Pero no nos engañemos: el reconocimiento del valor que la obra de Labrador Ruiz tiene en el panorama de la narrativa moderna de Cuba y Latinoamérica es una de las asignaturas pendientes de críticos e investigadores. A pesar del admirable empeño con que Alberto Baeza Flores, Salvador Bueno, Reinaldo Sánchez, Juana Rosa Pita, Rita Molinero, Julio Febres Cordero y Elio Alba Buffill, entre otros, han tratado de divulgar y revalorizar su significativo aporte literario, Labrador Ruiz sigue siendo, como resumió con acierto Alba Buffill, un precursor marginado. Treinta años atrás, el poeta Fayad Jamís se lamentaba de ello en un artículo, en el cual preguntaba a quienes andan siempre a la caza del último grito de la modernidad publicado en el extranjero: "¿Han hojeado, siquiera por casualidad, la trilogía de novelas gaseiformes"? ¿Han leído Trailer de sueños, El gallo en el espejo, Carne de quimera? ¿Conocen algo más que el título de esa novela desgarradora, melancólica, socarrona, fantástica, experimental, cotidiana y cubanísima que es La sangre hambrienta?". Si trasladásemos hoy esas mismas interrogantes a la inmensa mayoría de los profesores de literatura hispanoamericana del mundo académico norteamericano —entre los cuales hay muchos de origen cubano—, las respuestas serían las mismas que pudo haber encontrado Jamís. El argumento de un dato elocuente me exime de cualquier comentario: en la base de datos del Modern Language Association apenas aparecen registrados catorce artículos sobre Labrador Ruiz, en contraste con los ciento veinte que ha merecido ¿la obra? de Rigoberta Menchú.

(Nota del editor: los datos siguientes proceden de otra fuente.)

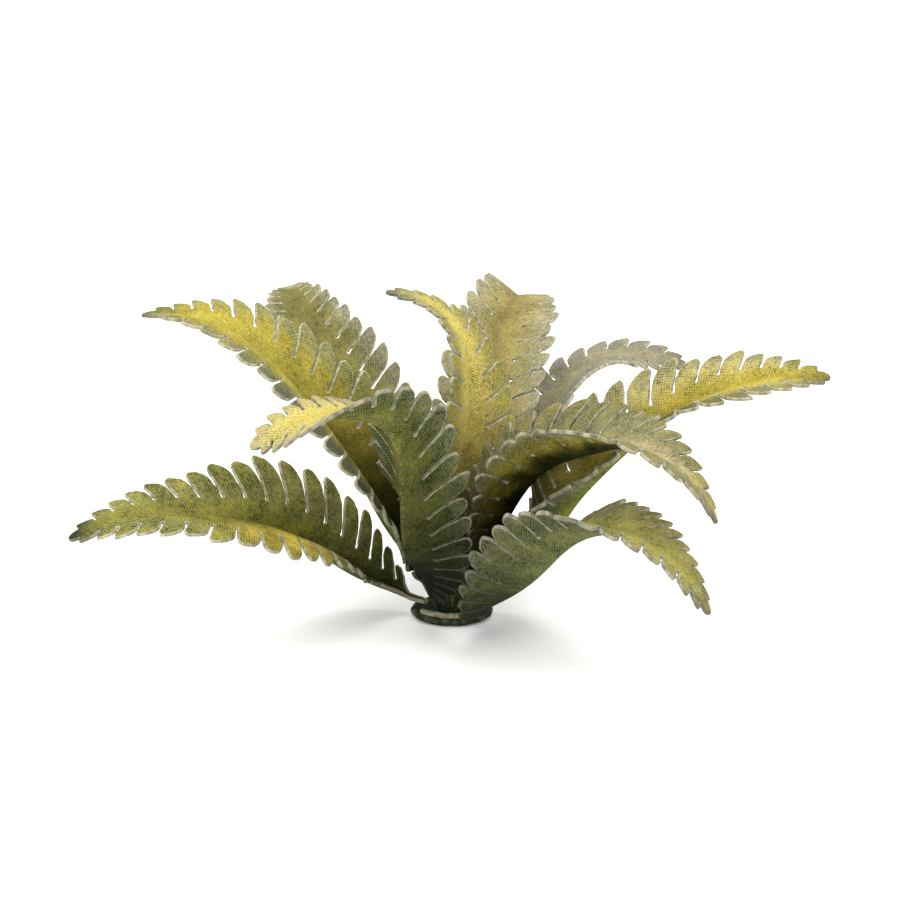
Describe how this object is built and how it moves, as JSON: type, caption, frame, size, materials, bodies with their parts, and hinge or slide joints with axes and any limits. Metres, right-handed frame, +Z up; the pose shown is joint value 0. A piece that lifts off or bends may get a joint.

No resulta fácil entender este escaso aprecio por la obra de quien fue uno de nuestros más auténticos hombres de letras, un escritor cuya vida fue ejemplo de vocación y de fidelidad a la literatura mantenidas en las más frustrantes e ingratas condiciones. Con Labrador Ruiz nuestra prosa de ficción inicia además una etapa de definitiva superación del modo realista de narrar que provenía del siglo XIX. Como él mismo apuntó, "aburrido de leer obras idiotas; memoriales nada artísticos escritos en prosa pantuflera; relatos endebles, cursis, amañados o viles; letanías flatulentas; cuentecillos hipóficos o elefanciacos —tarados siempre en una patología elemental de las letras—, piezas engurruñadas llenas de pretensiones o monstruosas, llenas de insignificancia y otras zarandejas por el estilo —sin estilo—, sentí la necesidad de elevar de algún modo no sólo el fondo, sino la forma de lo que se estaba produciendo en mi torno". Su propósito renovador contemplaba, pues, dinamitar tanto la estructura como los modos expresivos, y en ese aspecto sus innovaciones fueron más radicales que las que por esos mismos años llevaban a cabo en Cuba autores como Carlos Montenegro y Lino Novás Calvo.